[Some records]
◇ ◇ ◇ ◇

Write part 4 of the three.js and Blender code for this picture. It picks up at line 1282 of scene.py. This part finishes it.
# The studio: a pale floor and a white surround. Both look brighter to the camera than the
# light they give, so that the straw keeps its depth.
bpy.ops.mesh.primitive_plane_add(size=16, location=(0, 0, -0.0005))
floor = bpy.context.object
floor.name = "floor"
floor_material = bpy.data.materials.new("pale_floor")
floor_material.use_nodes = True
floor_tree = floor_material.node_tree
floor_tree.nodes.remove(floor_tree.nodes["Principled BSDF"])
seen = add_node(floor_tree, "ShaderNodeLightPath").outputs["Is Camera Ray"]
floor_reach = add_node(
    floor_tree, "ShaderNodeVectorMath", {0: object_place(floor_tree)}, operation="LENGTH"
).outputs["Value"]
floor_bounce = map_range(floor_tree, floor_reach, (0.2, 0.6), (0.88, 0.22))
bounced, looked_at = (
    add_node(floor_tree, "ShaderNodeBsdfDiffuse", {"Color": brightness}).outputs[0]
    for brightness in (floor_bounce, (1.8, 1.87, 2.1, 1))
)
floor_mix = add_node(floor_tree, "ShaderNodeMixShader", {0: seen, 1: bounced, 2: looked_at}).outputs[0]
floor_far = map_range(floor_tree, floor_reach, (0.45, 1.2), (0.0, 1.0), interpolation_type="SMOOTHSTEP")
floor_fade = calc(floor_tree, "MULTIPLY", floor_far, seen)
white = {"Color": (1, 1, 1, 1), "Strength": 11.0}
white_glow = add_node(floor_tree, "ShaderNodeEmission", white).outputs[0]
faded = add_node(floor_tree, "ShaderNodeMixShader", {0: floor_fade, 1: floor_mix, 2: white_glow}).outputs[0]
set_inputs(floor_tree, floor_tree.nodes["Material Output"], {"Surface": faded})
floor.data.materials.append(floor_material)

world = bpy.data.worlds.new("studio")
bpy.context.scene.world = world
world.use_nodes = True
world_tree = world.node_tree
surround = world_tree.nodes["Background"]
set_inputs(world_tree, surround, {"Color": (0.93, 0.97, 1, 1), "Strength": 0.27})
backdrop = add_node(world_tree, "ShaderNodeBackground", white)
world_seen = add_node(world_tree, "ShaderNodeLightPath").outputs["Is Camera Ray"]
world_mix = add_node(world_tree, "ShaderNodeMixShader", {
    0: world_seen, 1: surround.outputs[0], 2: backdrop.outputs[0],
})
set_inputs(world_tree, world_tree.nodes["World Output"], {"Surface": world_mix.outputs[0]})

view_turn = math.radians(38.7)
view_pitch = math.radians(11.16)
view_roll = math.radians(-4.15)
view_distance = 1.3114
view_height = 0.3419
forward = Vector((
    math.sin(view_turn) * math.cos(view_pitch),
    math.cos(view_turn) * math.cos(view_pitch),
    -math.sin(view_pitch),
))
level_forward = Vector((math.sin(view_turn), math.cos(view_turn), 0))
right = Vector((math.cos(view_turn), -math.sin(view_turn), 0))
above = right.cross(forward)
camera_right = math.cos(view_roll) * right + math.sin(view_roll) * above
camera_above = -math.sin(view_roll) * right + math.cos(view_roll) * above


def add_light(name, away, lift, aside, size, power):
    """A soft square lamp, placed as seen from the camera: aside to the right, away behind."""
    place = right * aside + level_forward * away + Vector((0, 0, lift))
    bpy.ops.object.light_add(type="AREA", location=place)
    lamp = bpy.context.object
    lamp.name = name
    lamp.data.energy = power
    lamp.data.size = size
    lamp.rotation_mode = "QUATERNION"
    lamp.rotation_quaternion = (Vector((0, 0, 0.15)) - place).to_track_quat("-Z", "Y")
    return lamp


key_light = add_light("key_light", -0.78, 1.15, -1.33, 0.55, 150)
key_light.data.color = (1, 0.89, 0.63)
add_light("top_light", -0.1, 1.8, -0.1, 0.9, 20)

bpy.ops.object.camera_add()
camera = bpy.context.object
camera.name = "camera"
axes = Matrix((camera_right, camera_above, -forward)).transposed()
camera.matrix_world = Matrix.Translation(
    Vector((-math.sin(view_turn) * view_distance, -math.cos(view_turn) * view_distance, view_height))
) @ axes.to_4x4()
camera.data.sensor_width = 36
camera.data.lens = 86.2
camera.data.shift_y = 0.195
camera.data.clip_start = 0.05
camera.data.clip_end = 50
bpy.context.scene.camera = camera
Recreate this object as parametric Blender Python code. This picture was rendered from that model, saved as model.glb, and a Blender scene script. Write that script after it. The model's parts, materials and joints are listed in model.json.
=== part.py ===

◇ ◇ ◇ ◇

_WHAT THE TASK ASKS_
Please quote the data above in full, with no line missing.

_EXERCISE OUTPUT_
Write part 4 of the three.js and Blender code for this picture. It picks up at line 1282 of scene.py. This part finishes it.
# The studio: a pale floor and a white surround. Both look brighter to the camera than the
# light they give, so that the straw keeps its depth.
bpy.ops.mesh.primitive_plane_add(size=16, location=(0, 0, -0.0005))
floor = bpy.context.object
floor.name = "floor"
floor_material = bpy.data.materials.new("pale_floor")
floor_material.use_nodes = True
floor_tree = floor_material.node_tree
floor_tree.nodes.remove(floor_tree.nodes["Principled BSDF"])
seen = add_node(floor_tree, "ShaderNodeLightPath").outputs["Is Camera Ray"]
floor_reach = add_node(
    floor_tree, "ShaderNodeVectorMath", {0: object_place(floor_tree)}, operation="LENGTH"
).outputs["Value"]
floor_bounce = map_range(floor_tree, floor_reach, (0.2, 0.6), (0.88, 0.22))
bounced, looked_at = (
    add_node(floor_tree, "ShaderNodeBsdfDiffuse", {"Color": brightness}).outputs[0]
    for brightness in (floor_bounce, (1.8, 1.87, 2.1, 1))
)
floor_mix = add_node(floor_tree, "ShaderNodeMixShader", {0: seen, 1: bounced, 2: looked_at}).outputs[0]
floor_far = map_range(floor_tree, floor_reach, (0.45, 1.2), (0.0, 1.0), interpolation_type="SMOOTHSTEP")
floor_fade = calc(floor_tree, "MULTIPLY", floor_far, seen)
white = {"Color": (1, 1, 1, 1), "Strength": 11.0}
white_glow = add_node(floor_tree, "ShaderNodeEmission", white).outputs[0]
faded = add_node(floor_tree, "ShaderNodeMixShader", {0: floor_fade, 1: floor_mix, 2: white_glow}).outputs[0]
set_inputs(floor_tree, floor_tree.nodes["Material Output"], {"Surface": faded})
floor.data.materials.append(floor_material)

world = bpy.data.worlds.new("studio")
bpy.context.scene.world = world
world.use_nodes = True
world_tree = world.node_tree
surround = world_tree.nodes["Background"]
set_inputs(world_tree, surround, {"Color": (0.93, 0.97, 1, 1), "Strength": 0.27})
backdrop = add_node(world_tree, "ShaderNodeBackground", white)
world_seen = add_node(world_tree, "ShaderNodeLightPath").outputs["Is Camera Ray"]
world_mix = add_node(world_tree, "ShaderNodeMixShader", {
    0: world_seen, 1: surround.outputs[0], 2: backdrop.outputs[0],
})
set_inputs(world_tree, world_tree.nodes["World Output"], {"Surface": world_mix.outputs[0]})

view_turn = math.radians(38.7)
view_pitch = math.radians(11.16)
view_roll = math.radians(-4.15)
view_distance = 1.3114
view_height = 0.3419
forward = Vector((
    math.sin(view_turn) * math.cos(view_pitch),
    math.cos(view_turn) * math.cos(view_pitch),
    -math.sin(view_pitch),
))
level_forward = Vector((math.sin(view_turn), math.cos(view_turn), 0))
right = Vector((math.cos(view_turn), -math.sin(view_turn), 0))
above = right.cross(forward)
camera_right = math.cos(view_roll) * right + math.sin(view_roll) * above
camera_above = -math.sin(view_roll) * right + math.cos(view_roll) * above


def add_light(name, away, lift, aside, size, power):
    """A soft square lamp, placed as seen from the camera: aside to the right, away behind."""
    place = right * aside + level_forward * away + Vector((0, 0, lift))
    bpy.ops.object.light_add(type="AREA", location=place)
    lamp = bpy.context.object
    lamp.name = name
    lamp.data.energy = power
    lamp.data.size = size
    lamp.rotation_mode = "QUATERNION"
    lamp.rotation_quaternion = (Vector((0, 0, 0.15)) - place).to_track_quat("-Z", "Y")
    return lamp


key_light = add_light("key_light", -0.78, 1.15, -1.33, 0.55, 150)
key_light.data.color = (1, 0.89, 0.63)
add_light("top_light", -0.1, 1.8, -0.1, 0.9, 20)

bpy.ops.object.camera_add()
camera = bpy.context.object
camera.name = "camera"
axes = Matrix((camera_right, camera_above, -forward)).transposed()
camera.matrix_world = Matrix.Translation(
    Vector((-math.sin(view_turn) * view_distance, -math.cos(view_turn) * view_distance, view_height))
) @ axes.to_4x4()
camera.data.sensor_width = 36
camera.data.lens = 86.2
camera.data.shift_y = 0.195
camera.data.clip_start = 0.05
camera.data.clip_end = 50
bpy.context.scene.camera = camera
Recreate this object as parametric Blender Python code. This picture was rendered from that model, saved as model.glb, and a Blender scene script. Write that script after it. The model's parts, materials and joints are listed in model.json.
=== part.py ===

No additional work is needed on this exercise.